Revolta da Vacina: quando o Positivismo virou negacionismo

A Revolta da Vacina

Jornalista Eduardo Aguiar lança e-book com uma seleção de cartuns e reportagens de jornais de 1904 que revelam os bastidores políticos e o contexto social de um dos mais marcantes episódios da história da saúde pública no país

A situação do combate ao Covid-19 no Brasil e as patuscadas federais em relação à imunização da população, agravados pelo negacionismo bolsonarista, trazem comparações inevitáveis com a Revolta da Vacina de 1904, quando Oswaldo Cruz tentaria pôr fim a um surto de varíola inoculando toda a população. Mas há uma diferença crucial: à época, quem lutava pela vacinação em massa era o próprio governo; oposição e boa parte da imprensa que era contrária acabaram desinformando e incitando o povo.

A obrigatoriedade deu um nó na cabeça dos positivistas, que se voltaram justo contra a ciência. Oswaldo Cruz, hoje elevado a patrono da saúde pública nacional, era enxovalhado diariamente nos jornais e precisou ser laureado na Europa, anos depois, para apenas então receber reconhecimento da população e da imprensa.

Muito já se escreveu sobre a Reforma da Vacina e suas implicações, mas ao se folhear os jornais da capital federal do ano de 1904 é possível acompanhar os bastidores políticos que resultaram em batalha, sentir o frescor das notícias, o calor dos bate-bocas, o pavor espalhado pelas ruas da cidade em meio ao caos, e até mesmo se colocar na pele de um cidadão carioca do começo do Séc. XX, obrigado a fazer dois a três cortes na parte superior do braço com uma lanceta de metal para inocular um líquido obtido a partir de pústulas de feridas de vacas doentes – e que muitos médicos diziam ser nociva. É possível, enfim, enxergar com outros olhos.

Para chegar o mais próximo possível dessa realidade, o jornalista Eduardo Aguiar consultou na Hemeroteca Digital da Biblioteca Nacional mais de 300 edições de nove diferentes títulos de jornais que circulavam na capital federal em 1904, além de outras fontes, como a Casa de Oswaldo Cruz.
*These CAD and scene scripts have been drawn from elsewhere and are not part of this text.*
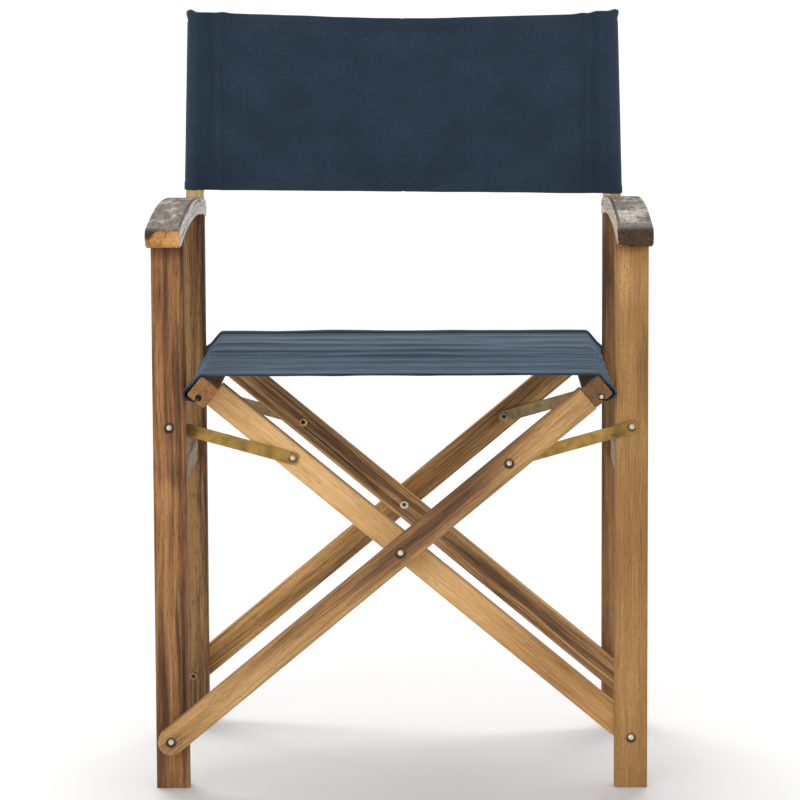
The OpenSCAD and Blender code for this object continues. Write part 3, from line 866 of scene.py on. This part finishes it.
def level_row(side, from_edge, upper):
    """A row of stitches along one half of a hem, in front of the cloth."""
    xs = side * np.linspace(0.0, SEAM_X - 5 * MM, ROW_POINTS)
    path = []
    for x in xs:
        z = back_top(x) - from_edge if upper else back_low(x) + from_edge
        path.append((x, back_y(x, z) - 0.6 * MM, z))
    return np.array(path), np.array([(0, -1, 0)] * len(xs), float)


# ---------------------------------------------------------------- dressing the frame

LEGS = ("left_front_leg", "left_rear_leg", "right_front_leg", "right_rear_leg")
BRACES = ("front_outer_brace", "front_inner_brace", "rear_outer_brace", "rear_inner_brace")
ANYWHERE = 10.0
BOLT_STAIN = 7.5 * MM
# radius of the painted shadow round the rivets and screws at the ends of the front links
LINK_SHADOW = 7.0 * MM
SOCKET = 3.2 * MM
FRONT_Y = -0.21  # depth of the front bolts' domes
INNER_Y = 0.17  # depth of the rear bolts' flanges
CENTRE_ALONG = 0.1737  # the centre pivot in a brace's turned axes: along the grain
CENTRE_ACROSS = 0.2093  # and across it


def give(material, *names):
    """Puts a material on CAD nodes."""
    for name in names:
        for slot in NODES[name].material_slots:
            slot.material = material


def leg_marks(*marks):
    """Soft marks on a leg, all through its depth. Each is x, z, half width, half height and amount."""
    return [((z, 0, -x), (high, ANYWHERE, wide), amount) for x, z, wide, high, amount in marks]


def brace_marks(side, *marks):
    """Soft marks on a brace. Each is the distance from the centre pivot to the rail, the distance up from
    the middle line, half length, half width and amount. side is 1 for an outer brace, -1 for an inner one."""
    return [
        ((side * (along + CENTRE_ALONG), 0, up + CENTRE_ACROSS), (long, ANYWHERE, wide), amount)
        for along, up, long, wide, amount in marks
    ]


def middle(node):
    """The middle of a CAD node's box."""
    low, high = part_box(node)
    return [(low[k] + high[k]) / 2 for k in range(3)]


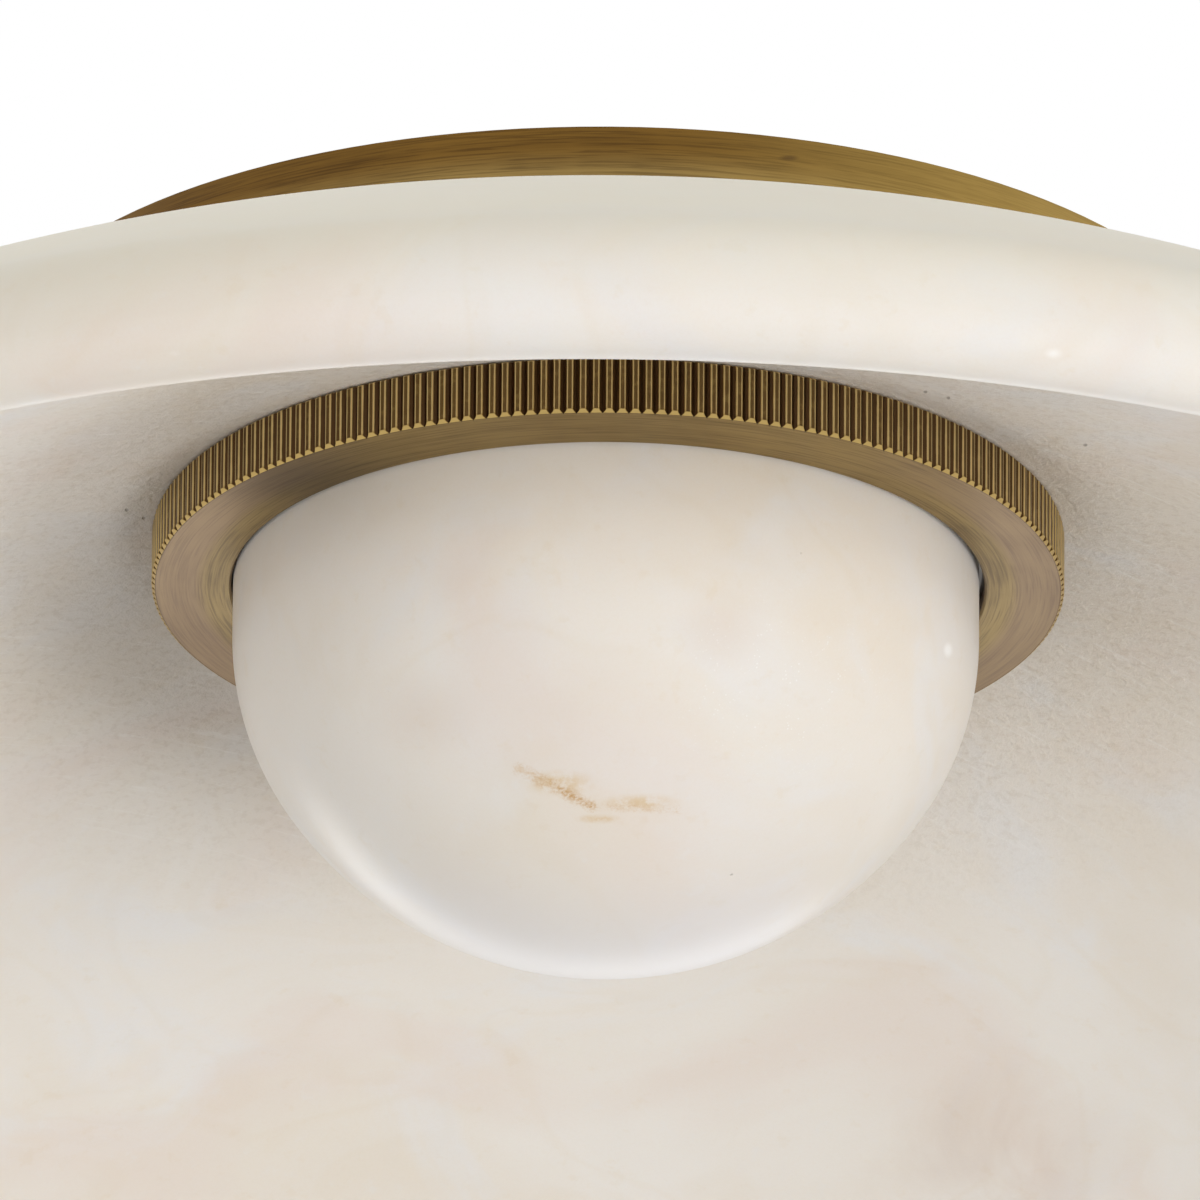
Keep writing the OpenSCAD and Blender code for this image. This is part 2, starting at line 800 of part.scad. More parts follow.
module ground_wire() {
    way = on_circle(1, lug_angle);
    lug = concat(lug_at, z_plate_top + barrel_r);
    color("#4f9a55")
        wire([
            in_pole(-1), at_pole(-1, 1), at_pole(-1, 3) + [-1, 0, 0.4],
            lug + (lug_reach + 3) * concat(way, 0) + [0, 0, 0.4],
            lug + lug_reach * concat(way, 0), lug + (lug_r + 1.5) * concat(way, 0)
        ], supply_wire_d);
}

// Supply wire from a pole, over the nipple's mouth and down through it to the driver
module supply_wire(pole, side, drop) {
    over = side * pair_x;
    wire(concat(
        [
            in_pole(pole), at_pole(pole, 1),
            [(pole * pole_pitch + 2 * over) / 2, terminal_in_y - 8, (pole_z + 2 * z_over) / 3],
            [over, top_bend + 2.5, z_over], [over, bend_inset, z_over - bend_inset],
            [over, 0, z_over - top_bend], [over, 0, z_under + 2], [over, 0, z_under]
        ],
        drop
    ), supply_wire_d);
}

// The last straight stretch of a wire, through the driver's wall and up to its header
function into_driver(x) = [
    [x, driver_front + 3.5, z_driver_wire], [x, driver_front, z_driver_wire],
    [x, header_y + face_gap, z_driver_wire]
];

module line_wire() {
    color("#1c1c1c")
        supply_wire(0, -1, concat([
            [-pair_x - 1, 1, z_under - 3.5],
            [line_x / 2 - 2, 2, z_driver_wire + 3.4],
            [line_x, driver_front + 6.5, z_driver_wire + 0.4]
        ], into_driver(line_x)));
}

module neutral_wire() {
    color("#e8e8e4")
        supply_wire(1, 1, concat([
            [pair_x, 1.8, z_under - 3.5],
            [-0.5, 6, z_driver_wire + 3.4],
            [neutral_x + 2, 5.5, z_driver_wire + 0.8],
            [neutral_x, driver_front + 7, z_driver_wire]
        ], into_driver(neutral_x)));
}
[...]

O resultado é uma seleção de 60 cartuns, acompanhados de reportagens e declarações, compilados em um e-book que revela os bastidores políticos e ajuda a entender um pouco mais do contexto social que levou à famosa Revolta que colocou a capital federal de pernas para cima.

COMO POLÍTICOS E JORNAIS BOICOTARAM OSWALDO CRUZ

Quando Oswaldo Cruz foi nomeado Diretor Geral de Saúde Pública (cargo que corresponde ao atual de ministro da Saúde), em 1902, a capital do Brasil era uma verdadeira sucursal do inferno. Áreas totalmente insalubres, cheiro insuportável, ratos, baratas, mosquitos e todos os tipos de bactérias e vírus. A cidade fedia e o povo adoecia.

A Revolta da Vacina

Contra a febre amarela e a peste bubônica, o sanitarista promoveu uma desenfreada caça aos mosquitos e aos ratos. Embora criticado por políticos e zombado pelos jornais, as ações mostraram-se eficazes no médio prazo. Mas ele enfrentaria sua maior polêmica mesmo ao decidir que o combate à varíola só seria possível com a vacinação em massa.

Importante ressaltar que a vacina antivariólica já era obrigatória desde 1837 para crianças e de 1846 para adultos, porém essa lei jamais foi cumprida. Até porque os instrumentos de inoculação da época não eram exatamente convidativos: lancetas metálicas que escorriam o líquido para dentro do corte numa operação demorada, dolorosa e que muitas vezes resultava em infecções. O instinto fazia com que as pessoas fugissem.

“Assim, mais do que instituir a obrigatoriedade da vacina, a lei de Oswaldo Cruz dava ao Estado o poder de vacinar as pessoas a qualquer tempo, e de colocar em reclusão os que se recusassem a recebê-la”, explica Aguiar – que, além da pesquisa, selecionou e editou o material.

Desde que o presidente Rodrigues Alves enviou o projeto ao Congresso no início do ano, parlamentares ligados ao Positivismo imediatamente colocaram-se contra, elevando o tom das críticas e apelando até para as famigeradas fake news para tentar derrubar o texto na Câmara.

Vivia-se o auge do pensamento positivista – corrente teórica que pregava um ideal de progresso contínuo da humanidade baseado em uma interpretação científica da realidade. No Brasil, vejam só: os positivistas colocaram-se justamente contra a ciência. E, com o apoio de muitos jornais, acenderam o estopim de pólvora que viria a explodir o Rio de Janeiro em 13 de novembro de 1904.